In the years since Reno's piece has appeared, new factors have arisen that have exacerbated the situation in the Central African Republic (CAR) and the Democratic Republic of Congo (DRC). The explosion in demand for the variety of electronic devices has created a demand in particular for rare earth metals, in which both DRC and CAR are quite rich. Keeping both countries weak and unstable, various outside actors, including Uganda, keep a military presence in these countries, in particular in the northeastern parts of the DRC, where senior military officials have created networks of resource extraction and trading for personal gain. Allowing Uganda to skim some off the top to help their balance of payments and fiscal situations, these entrepreneurial military officers create long-running issues that, with the introduction of American military forces, have only been made worse. The Chinese, in particular, have a large presence across the continent, so it should surprise no one that the United States is developing a policy of military presence to protect its own interests, not the least of them keeping various trade relations (including with various military entrepreneurs, not only from Uganda) on a sure footing. Combined with the already-existing interlocking structural deterrents to stability, our current policy, using Kony as an excuse, is perpetuating the misery, in particular in DRC, which suffered international neo-colonial attention when it was known as Zaire.

As I was contemplating how to continue what I believe is a real discussion about these matters, I learned on the news that Jason Russell, who is the singular auteur behind Kony2012, was detained yesterday for public intoxication and masturbation.
Danica Russell, in a family statement obtained by NBC News, suggested sudden attention and criticism of the film about African warlord Joseph Kony, may have led to her husband's behavior.
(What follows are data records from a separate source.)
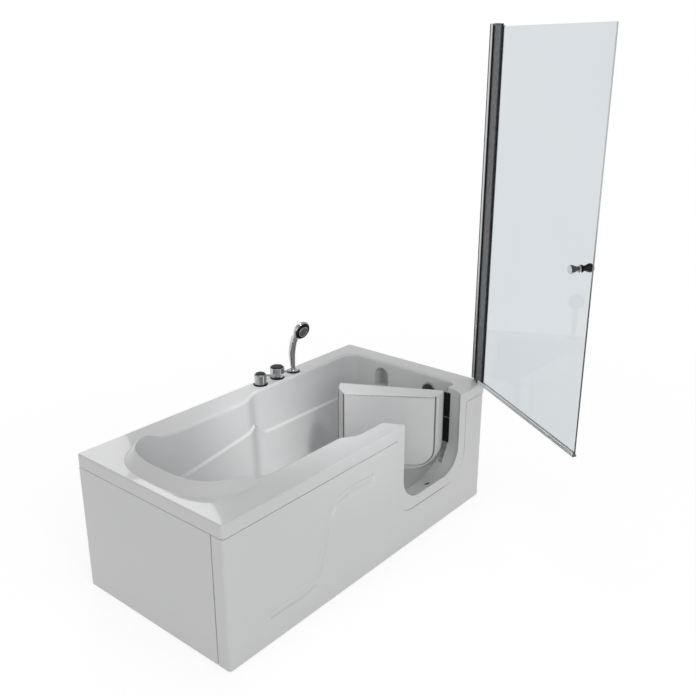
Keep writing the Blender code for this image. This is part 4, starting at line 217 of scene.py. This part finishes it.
# Finishes, by material slot. Each has
#   colour: dark, light and the scale of the noise between them
#   roughness: lowest, highest and the scale of its noise
#   relief: the scale of its noise and its height
#   stretch of all three noises along the axes, or None
#   other settings of the shader
ACRYLIC = {"IOR": 1.49, "Coat Weight": 0.8, "Coat Roughness": 0.03, "Specular IOR Level": 0.30}
METAL = {"Metallic": 1.0}
FINISHES = {
    "tub_acrylic": (
        ((0.732, 0.736, 0.740), (0.752, 0.754, 0.757), 2.2),
        (0.13, 0.20, 5.0), (3.5, 0.0010), None, ACRYLIC),
    "door_acrylic": (
        ((0.732, 0.736, 0.740), (0.752, 0.754, 0.757), 3.0),
        (0.14, 0.21, 6.0), (6.0, 0.0006), None, ACRYLIC),
    "frame_steel": (
        ((0.36, 0.37, 0.38), (0.58, 0.59, 0.60), 45.0),
        (0.32, 0.55, 60.0), (90.0, 0.0003), None, METAL),
    "foot_steel": (
        ((0.42, 0.43, 0.44), (0.60, 0.61, 0.62), 70.0),
        (0.25, 0.42, 120.0), (220.0, 0.0001), None, METAL),
    "seal_rubber": (
        ((0.16, 0.16, 0.16), (0.24, 0.24, 0.24), 90.0),
        (0.55, 0.75, 60.0), (260.0, 0.0001), None, {}),
    "screen_rubber": (
        ((0.020, 0.020, 0.022), (0.034, 0.034, 0.036), 80.0),
        (0.42, 0.60, 60.0), (260.0, 0.0001), None, {}),
    "hinge_steel": (
        ((0.50, 0.50, 0.51), (0.66, 0.66, 0.67), 60.0),
        (0.24, 0.36, 80.0), (400.0, 0.00005), (1.0, 1.0, 0.06), METAL),
    "black_plastic": (
        ((0.012, 0.012, 0.013), (0.022, 0.022, 0.023), 60.0),
        (0.22, 0.34, 90.0), (420.0, 0.00006), None, {"Specular IOR Level": 0.12}),
    # painted dark reflection for the outside knob's chrome
    "knob_black": (
        ((0.016, 0.016, 0.017), (0.026, 0.026, 0.027), 60.0),
        (0.18, 0.30, 90.0), (380.0, 0.00005), None, {"Coat Weight": 0.4, "Coat Roughness": 0.10}),
    "chrome": (
        ((0.42, 0.425, 0.435), (0.56, 0.565, 0.575), 14.0),
        (0.04, 0.10, 40.0), (60.0, 0.00004), None, METAL),
    "knob_chrome": (
        ((0.42, 0.425, 0.435), (0.58, 0.585, 0.595), 20.0),
        (0.05, 0.12, 40.0), (60.0, 0.00004), None, METAL),
    "shower_chrome": (
        ((0.48, 0.485, 0.495), (0.62, 0.625, 0.635), 14.0),
        (0.05, 0.11, 40.0), (50.0, 0.00005), None, METAL),
    "rail_chrome": (
        ((0.84, 0.845, 0.85), (0.93, 0.935, 0.94), 12.0),
        (0.22, 0.34, 60.0), (500.0, 0.00004), (0.05, 0.05, 1.0), METAL),
    # chrome with a painted dark reflection, for the sides of the deck fittings' rings
    "chrome_dark_reflection": (
        ((0.030, 0.030, 0.032), (0.060, 0.060, 0.063), 20.0),
        (0.05, 0.12, 40.0), (60.0, 0.00004), None, METAL),
    "nut_brass": (
        ((0.46, 0.33, 0.14), (0.68, 0.50, 0.23), 60.0),
        (0.22, 0.38, 80.0), (300.0, 0.00008), None, METAL),
    "pipe_plastic": (
        ((0.62, 0.62, 0.62), (0.70, 0.70, 0.70), 30.0),
        (0.36, 0.48, 50.0), (300.0, 0.00008), None, {}),
    "spray_disc": (
        ((0.13, 0.13, 0.135), (0.19, 0.19, 0.195), 60.0),
        (0.35, 0.45, 60.0), (420.0, 0.00010), None, {}),
    "screen_aluminium": (
        ((0.50, 0.51, 0.52), (0.66, 0.67, 0.68), 40.0),
        (0.28, 0.38, 60.0), (900.0, 0.00004), (1.0, 1.0, 0.01), METAL),
    "profile_grey": (
        ((0.035, 0.037, 0.041), (0.165, 0.168, 0.176), 190.0),
        (0.30, 0.42, 60.0), (900.0, 0.00004), (1.0, 1.0, 0.35),
        {"Coat Weight": 0.15, "Coat Roughness": 0.2}),
    "grey_plastic": (
        ((0.12, 0.122, 0.126), (0.17, 0.172, 0.176), 60.0),
        (0.36, 0.50, 80.0), (420.0, 0.00008), None, {}),
}

# Clear glass has a faint cool tint and a thin film of water marks.
GLASS = {"Transmission Weight": 1.0, "IOR": 1.25}
GLASS_FINISH = (
    ((0.665, 0.712, 0.740), (0.705, 0.742, 0.765), 1.3),
    (0.0, 0.02, 3.0), (1.5, 0.0002), None, GLASS)

# The values that a noise mostly keeps to, and the detail of the colour, roughness and relief
# noises
NOISE_RANGE = (0.3, 0.7)
NOISE_DETAIL = (4.0, 3.0, 2.0)
GLASS_DETAIL = (2.0, 3.0, 1.0)
RELIEF_STRENGTH = 1.0


def new_finish(name):
    """A material, its tree, its shader and its object coordinates."""
    material = bpy.data.materials.new(name)
    tree = empty_tree(material)
    shader = add_node(tree, "ShaderNodeBsdfPrincipled")
    add_node(tree, "ShaderNodeOutputMaterial", {"Surface": shader.outputs[0]})
    place = add_node(tree, "ShaderNodeTexCoord").outputs["Object"]
    return material, tree, shader, place


def noise(tree, place, scale, detail, stretch=None):
    """A noise value at that scale, drawn out along an axis where stretch says so."""
    if stretch:
        place = add_node(tree, "ShaderNodeMapping", {"Vector": place, "Scale": stretch}).outputs[0]
    inputs = {"Vector": place, "Scale": scale, "Detail": detail}
    return add_node(tree, "ShaderNodeTexNoise", inputs).outputs["Fac"]


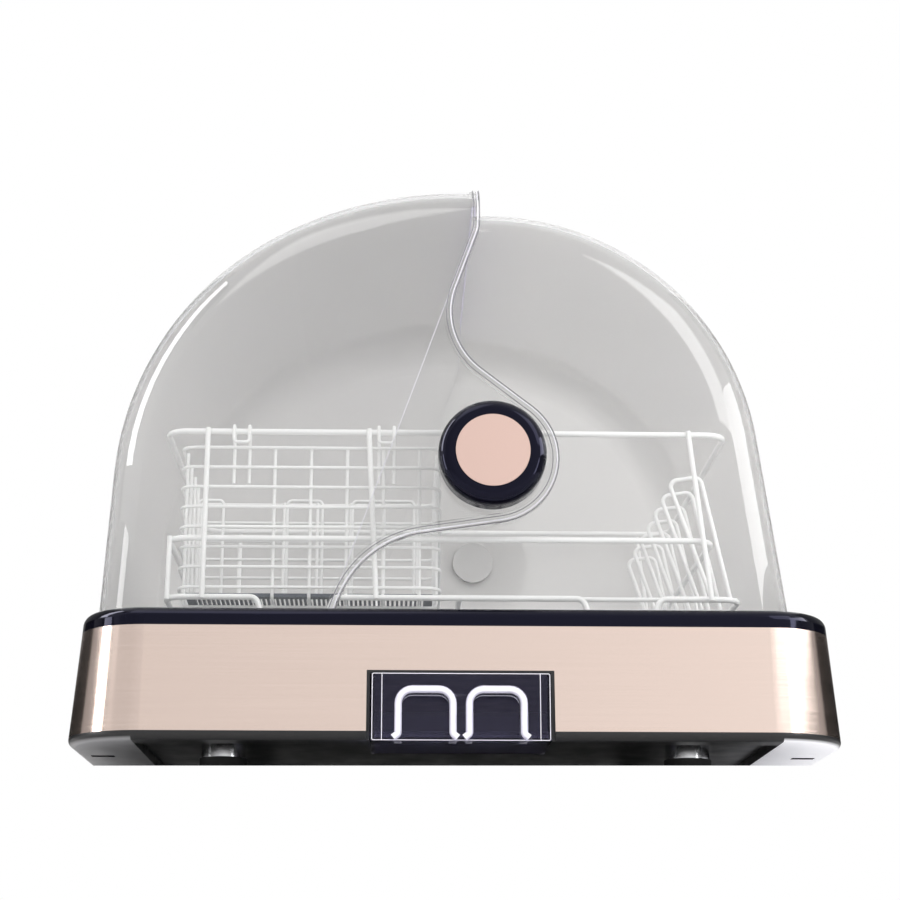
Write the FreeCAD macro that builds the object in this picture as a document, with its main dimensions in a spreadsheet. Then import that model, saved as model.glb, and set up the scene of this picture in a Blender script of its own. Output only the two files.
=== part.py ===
import FreeCAD, Part
import math
import os
import re

import Sketcher
from FreeCAD import Placement, Rotation, Vector

# A dish sterilizer cabinet: a drafted base with a rose-gold band, a clear drip drawer, a two-part clear dome
# whose left half swings up about a pivot over the fixed right half, and a wire rack with a cutlery basket.
# Frame: +X to the right, +Y to the rear, +Z up. The parts are modelled about the middle of the base and every
# node is then moved by body_shift, so that the origin is under the middle of the whole object, on the floor.

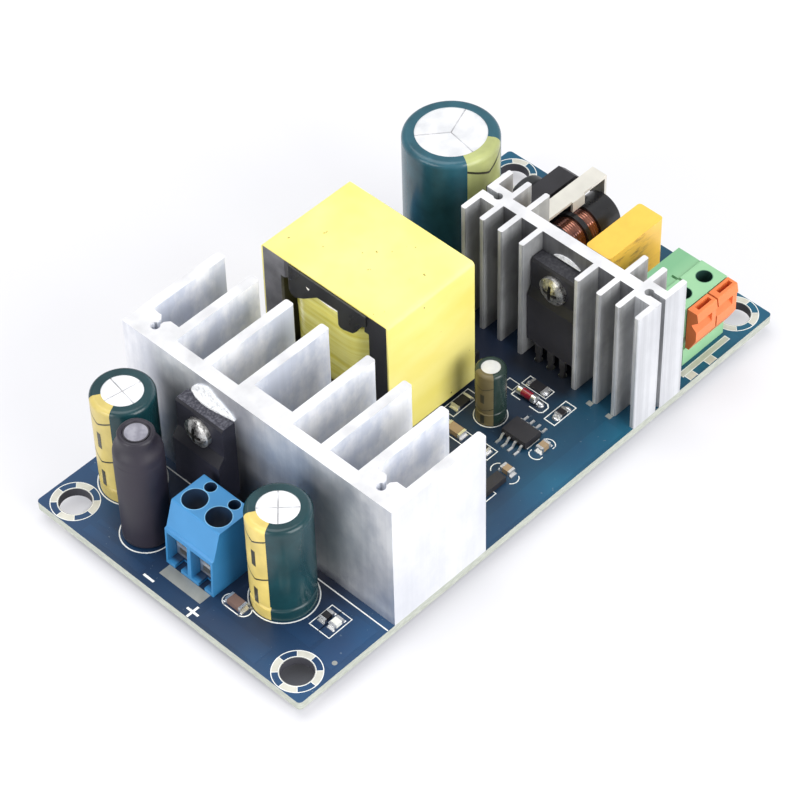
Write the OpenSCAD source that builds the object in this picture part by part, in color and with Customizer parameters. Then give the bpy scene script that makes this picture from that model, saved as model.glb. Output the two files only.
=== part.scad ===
// Open frame power supply: a mains input at one end of a board, a direct current output at the
// other, and between them a line filter, a transformer, two extruded heatsinks and the capacitors.
// Millimetres. The origin is the centre of the board's underside. X runs from the output end to
// the input end, Y across the board and Z up.

/* [Board] */
// Length of the board
board_length = 107; // [106:0.5:110]
// Width of the board
board_width = 57; // [57:0.5:60]
// Thickness of the board
board_thickness = 1.6; // [1.2:0.1:2]
// Radius of the board's corners
board_corner = 0.7; // [0.4:0.1:1.2]
// Distance between the mounting holes along the board
hole_spacing_x = 99; // [98.4:0.1:99.2]
// Distance between the mounting holes across the board
hole_spacing_y = 48; // [47.6:0.1:48.2]
// Diameter of a mounting hole
hole_diameter = 5.2; // [3.2:0.1:5.4]

/* [Output heatsink] */
// Length of the output heatsink, across the board
out_sink_length = 56; // [56:0.5:57]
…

"We thought a few thousand people would see the film, but in less than a week, millions of people around the world saw it," Danica Russell said. "While that attention was great for raising awareness about Joseph Kony, it also brought a lot of attention to Jason -- and, because of how personal the film is, many of the attacks against it were also very personal, and Jason took them very hard.

--snip--

In an earlier statement Friday, Ben Keesey, CEO of Invisible Children, said:
"Jason Russell was unfortunately hospitalized yesterday suffering from exhaustion, dehydration, and malnutrition. He is now receiving medical care and is focused on getting better. The past two weeks have taken a severe emotional toll on all of us, Jason especially, and that toll manifested itself in an unfortunate incident yesterday. Jason's passion and his work have done so much to help so many, and we are devastated to see him dealing with this personal health issue. We will always love and support Jason, and we ask that you give his entire family privacy during this difficult time."
So the narcissism of Kony2012 continues.

There is a right way to do things. It includes getting your facts straight, listening to people who actually know what they're talking about, hearing more than a single voice weep and moan about lost loved ones, and first and foremost not making oneself both subject and object of concern. One could make a professional video about current conditions in Uganda (not "Africa") that was informative. Kony2012 is not.